[Mesa-dev] [RFC] i965: alternative to memctx for cleaning up nir variants

Thu Dec 31 09:37:50 PST 2015

On Thu, Dec 31, 2015 at 12:05 PM, Connor Abbott <cwabbott0 at gmail.com> wrote:
> On Thu, Dec 31, 2015 at 10:16 AM, Rob Clark <robdclark at gmail.com> wrote:
>> On Tue, Dec 29, 2015 at 10:32 AM, Rob Clark <robdclark at gmail.com> wrote:
>>>>>> If you do this, you'll be back to always needing a mutable copy.  Most
>>>>>> lowering and optimization passes die the moment they see a register.  You'll
>>>>>> either have to go fix a bunch of stuff up to no-op properly or run
>>>>>> vars_to_regs after doing your NIR lowering but before going into your
>>>>>> backend IR.  This means that your "gold copy" still has variables and you
>>>>>> always need to lower them to registers before you go into the backend.
>>>>>
>>>>> ugg.. but good point, thanks for pointing that out before I wasted
>>>>> another afternoon on yet another dead-end for handling deref's..
>>>>>
>>>>> Ok, I guess I need to think of a better name than load/store_var2 for
>>>>> the new intrinsics ;-)
>>>>
>>>> I don't think that "you should throw away registers and use your own
>>>> thing" is what Jason wanted you to get out of that.
>>>
>>> perhaps..  I was considering switching to registers for arrays.
>>> Although it would end up forcing an extra clone in the common case
>>> where there would otherwise not be one... a bit of a tough pill to
>>> swallow..
>>
>>
>> I've been thinking through this a bit, and the whole load/store
>> intrinsic for var access (vs. potentially being the src and/or dst of
>> any other instruction, with registers) is pretty damn convenient for
>> me..
>>
>> Not all instructions support indirect dst and/or src, and some support
>> indirect in certain src positions, but not others.  I have similar
>> constraints with const (uniform), fwiw.
>>
>> In addition to avoiding a lot of churn in nir->ir3 I think it would be
>> easier to deal with these kind of constraints by always starting out
>> with a move, and then let an ir3 backend pass collapse that into the
>> instruction(s) that consumes the mov when possible, similar to what we
>> do already with uniforms.
>>
>> So thinking of introducing load/store_global and load/store_local
>> intrinsics, and lowering to them in lower_io.
>>
>> BR,
>> -R
>
> The thng about that is, starting out with a separate instruction is
> much harder than splitting it out. Splitting out an indirect access
> can be done easily, and in your case, on the fly as you convert from
> NIR, whereas inlining accesses is a lot more painful, since you're
> essentially back to not having the full SSA information. We want to
> (eventually) solve that problem in NIR, and not in everyone's backend.
> For that reason, you're likely going to be the only user of these new
> intrinsics/derefs/whatever. Both Jason and I are confused as to why
> you don't want to make the minor changes needed to adopt the thing
> that is designed to do exactly what you want to do, rather than
> rewrite core NIR for something that would save maybe <50 lines of code
> in your backend (and really, that's what we're talking about).
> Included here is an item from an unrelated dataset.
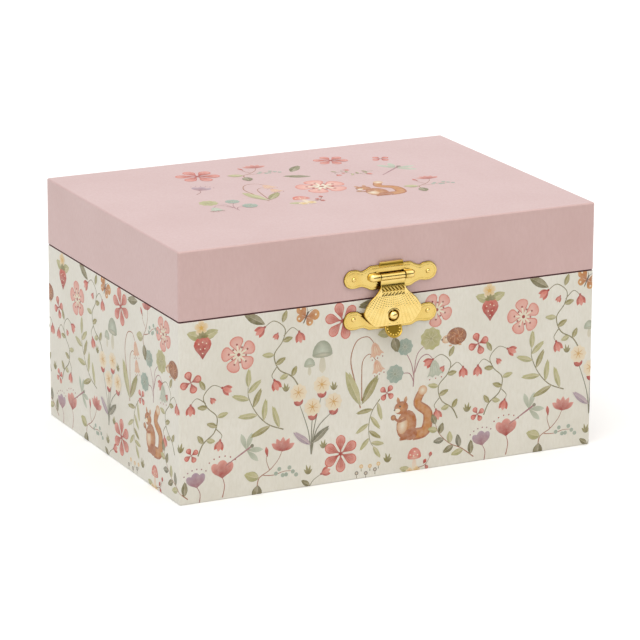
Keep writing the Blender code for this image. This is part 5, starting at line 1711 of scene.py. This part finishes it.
def studio():
    """A white floor under a soft white sky, with a warm sun. Polished metal also sees the dark room
    behind the camera, between the side windows."""
    floor_paint = Shader("pale_floor", (0.93, 0.93, 0.925), 0.85)
    floor_paint.set("Emission Color", (0.9, 0.95, 1, 1))
    mottle = floor_paint.blend(floor_paint.noise(0.002, 2), (0.95, 0.95, 0.945), (0.93, 0.93, 0.925))
    rays = floor_paint.tree.nodes.new("ShaderNodeLightPath").outputs
    floor_paint.set("Base Color", floor_paint.blend(rays["Is Diffuse Ray"], mottle, (0.7, 0.695, 0.69)))
    floor_paint.set("Emission Strength", floor_paint.band(rays["Is Camera Ray"], 0, 1, 0.05, 0.16))
    reach = 6000
    corner = [(-reach, -reach, 0), (reach, -reach, 0), (reach, reach, 0), (-reach, reach, 0)]
    piece("floor", corner, [(0, 1, 2, 3)], floor_paint.material, smooth=False)
    sky = Shader.of_world("studio")
    split = sky.tree.nodes.new("ShaderNodeSeparateXYZ")
    sky.fill(split.inputs[0], sky.place)
    x, y, z = split.outputs
    soft = sky.ramp(z, (0.0, 0.33), (0.25, 0.46), (0.6, 1.08))
    sides = sky.maths("MULTIPLY", sky.maths("ABSOLUTE", sky.maths("SUBTRACT", x, 0.35)), 0.45)
    room = sky.ramp(sky.maths("ADD", z, sides), (0.0, 0.015), (0.38, 0.04), (0.5, 0.85), (0.8, 1.7))
    rays = sky.tree.nodes.new("ShaderNodeLightPath").outputs
    satin_ray = sky.maths("SUBTRACT", rays["Is Glossy Ray"], rays["Is Singular Ray"])
    facing = sky.maths("MULTIPLY", satin_ray, sky.band(y, -0.3, 0.1, 1.0, 0.0))
    warmth = sky.blend(sky.band(y, -0.8, 0.8), (1.0, 0.955, 0.9), (0.98, 1.0, 1.03))
    soft = sky.blend(1.0, soft, warmth, "MULTIPLY")
    soft = sky.blend(1.0, soft, sky.blend(sky.band(x, -0.9, 0.1), (0.78, 0.79, 0.81), (1, 1, 1)), "MULTIPLY")
    behind = sky.maths("MULTIPLY", rays["Is Glossy Ray"], sky.band(y, 0.1, 0.7))
    sheen = sky.blend(behind, sky.blend(facing, soft, room), (0.75, 0.8, 0.84))
    seen = sky.blend(rays["Is Camera Ray"], sheen, (1.06, 1.06, 1.06))
    sky.fill(sky.tree.nodes["Background"].inputs["Color"], seen)
    sky.fill(sky.tree.nodes["Background"].inputs["Strength"], 0.96)
    lamp = bpy.data.lights.new("sun", "SUN")
    lamp.energy, lamp.angle, lamp.color = 0.8, math.radians(40), (1.0, 0.94, 0.86)
    from_sun = Vector((-0.3, -0.24, 0.92))
    link("sun", lamp).rotation_euler = from_sun.to_track_quat("Z", "Y").to_euler()
    bpy.context.scene.view_settings.view_transform = "Standard"


def camera():
    """Three-quarter view from the left front, a little above."""
    azimuth, elevation, tilt = math.radians(-26.203), math.radians(15.886), math.radians(0.209)
    distance, box_middle, shift_right, shift_down = 1.5178, Vector((0, 0, 0.05)), 0.00115, 0.00378
    back = Vector((math.sin(azimuth) * math.cos(elevation), -math.cos(azimuth) * math.cos(elevation),
                   math.sin(elevation)))
    right = Vector((math.cos(azimuth), math.sin(azimuth), 0))
    up = back.cross(right)
    aim = box_middle + right * shift_right - up * shift_down
    right, up = right * math.cos(tilt) + up * math.sin(tilt), up * math.cos(tilt) - right * math.sin(tilt)
    lens = bpy.data.cameras.new("camera")
    lens.lens, lens.sensor_width = 212.07, 36.0
    lens.clip_start, lens.clip_end = 0.05, 50
    made = link("camera", lens)
    turn = Matrix((right, up, back)).transposed().to_4x4()
    made.matrix_world = Matrix.Translation(aim + back * distance) @ turn
    bpy.context.scene.camera = made


def dress_cad():
    """Every CAD node that stays gets its finish."""
    finish = {"paper": PAPER, "lid_paper": LID_PAPER, "velvet": VELVET, "ribbon": RIBBON, "brass": BRASS,
              "movement_brass": MOVEMENT_BRASS, "steel": STEEL, "bed": BED, "nylon": NYLON, "figure": SKIN,
              "tulle": TULLE, "mirror": MIRROR}
    for part in frame["record"]["subparts"]:
        node = NODES[part["node"]]
        node.data.materials.clear()
        node.data.materials.append(finish[part["material_slot"]])


dress_cad()
base_shell()
lid_shell()
base_print()
lid_print()
clasp_on_lid()
hasp()
catch_on_base()
hinge_nails()
pads()
for board in ("long_divider", "left_divider", "right_divider", "front_divider"):
    covered_board(board)
trims()
stay_ribbon()
dancer_spring()
dancer()
soften_cad()
studio()
camera()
Folding back an unneeded mov is actually pretty trivial, esp since I
still have it in SSA form at that point.  (I guess you are basing your
claim on an assumption that I wasn't in SSA at that point??)  Not to
mention that I already have to do this for const's anyways, so might
as well be consistent.  It would be a pretty simple extension of the
same logic to handle it for indirect's.

Basically, the way uniforms (and inputs and outputs) work for
direct/indirect works pretty well for me.  And handling arrays in the
same way is attractive.

Fwiw, with the tgsi f/e I handled all these special cases in the
frontend, inserting extra mov's.  I'm happier with the approach I took
w/ the nir f/e where I'm not handling that in the f/e.

BR,
-R